Pada hari Senin, Meta, yang sebelumnya dikenal sebagai Facebook, dan platform video Google, YouTube, sangat waspada tentang situasi di Brasil, yang saat ini dirusak oleh malapetaka dan kerusuhan oleh para pendukung mantan Presiden Jair Bolsonaro.
Para pemrotes menciptakan kekacauan di rumah kepresidenan dengan menghancurkan jendela dan menghancurkan properti. Puluhan ribu pemrotes memadati Mahkamah Agung dan menjarah kantor-kantor pemerintah selama serangan yang berlangsung hampir tiga jam.
Meta mengidentifikasi Brasil sebagai lokasi berisiko tinggi karena sifat pemilu. Dengan demikian, ia telah melarang konten apa pun yang mungkin memengaruhi orang untuk menggunakan senjata atau menyerang gedung federal.
"Kami juga menetapkan ini sebagai peristiwa yang melanggar, yang berarti kami akan menghapus konten yang mendukung atau memuji tindakan ini," kata juru bicara Meta.
"Kami mengikuti situasi secara aktif dan akan terus menghapus konten yang melanggar kebijakan kami," tambahnya.

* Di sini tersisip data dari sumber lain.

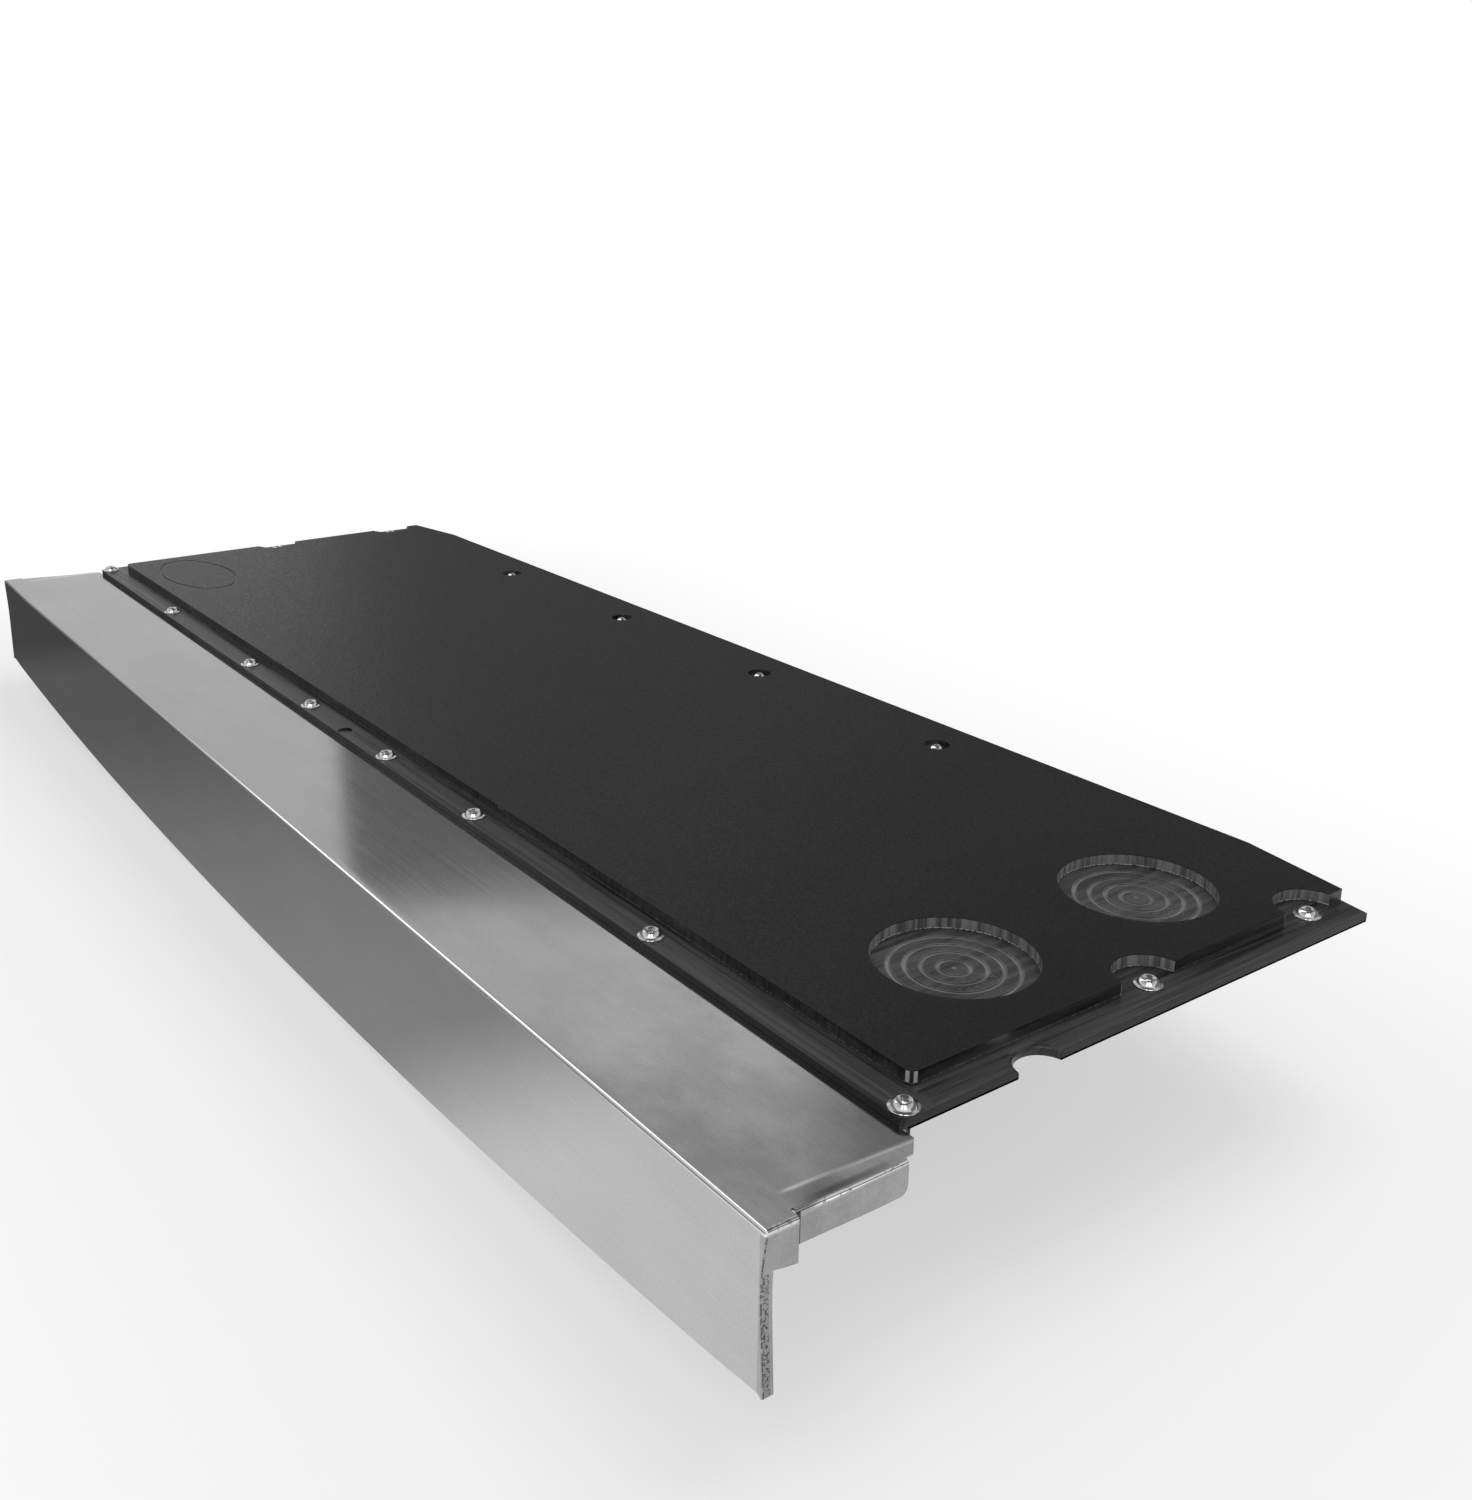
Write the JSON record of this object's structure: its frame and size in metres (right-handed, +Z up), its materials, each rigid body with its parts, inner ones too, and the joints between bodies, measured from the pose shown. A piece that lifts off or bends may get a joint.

Sekedar informasi pada 1 Januari, presiden sayap kiri Lula da Silva mengambil alih jabatan itu setelah mengalahkan Jair Bolsonaro dalam pemilihan umum pada Oktober. Rezim ketiga Lula sebagai presiden Brasil mengakhiri pemerintahan sayap kanan Brasil dalam beberapa dekade.
Namun, Bolsonaro tidak menerima kekalahannya dan berangkat ke Florida, Amerika Serikat, sebagai tanda protes atas pelantikan Lula.
Disisi lain pendukung Bolsonaro menggunakan platform media sosial seperti Telegram, Tiktok, YouTube, dan Twitter, untuk mengorganisir protes terhadap Lula.
Pejabat YouTube juga mengatakan mereka memantau dengan cermat situasi di Brasil.
"Tim Kepercayaan dan Keamanan kami menghapus konten yang melanggar Pedoman Komunitas kami, termasuk streaming langsung dan video yang menghasut kekerasan," kata juru bicara Youtube.
Kebijakan ini diambil oleh kedua media sosial tersebut berkaca terhadap serangan yang terjadi sekitar dua tahun setelah pendukung Trump membanjiri gedung Kepresidenan.
Selama insiden itu, pengguna mengkritik platform media sosial karena tidak menyaring grafik protes.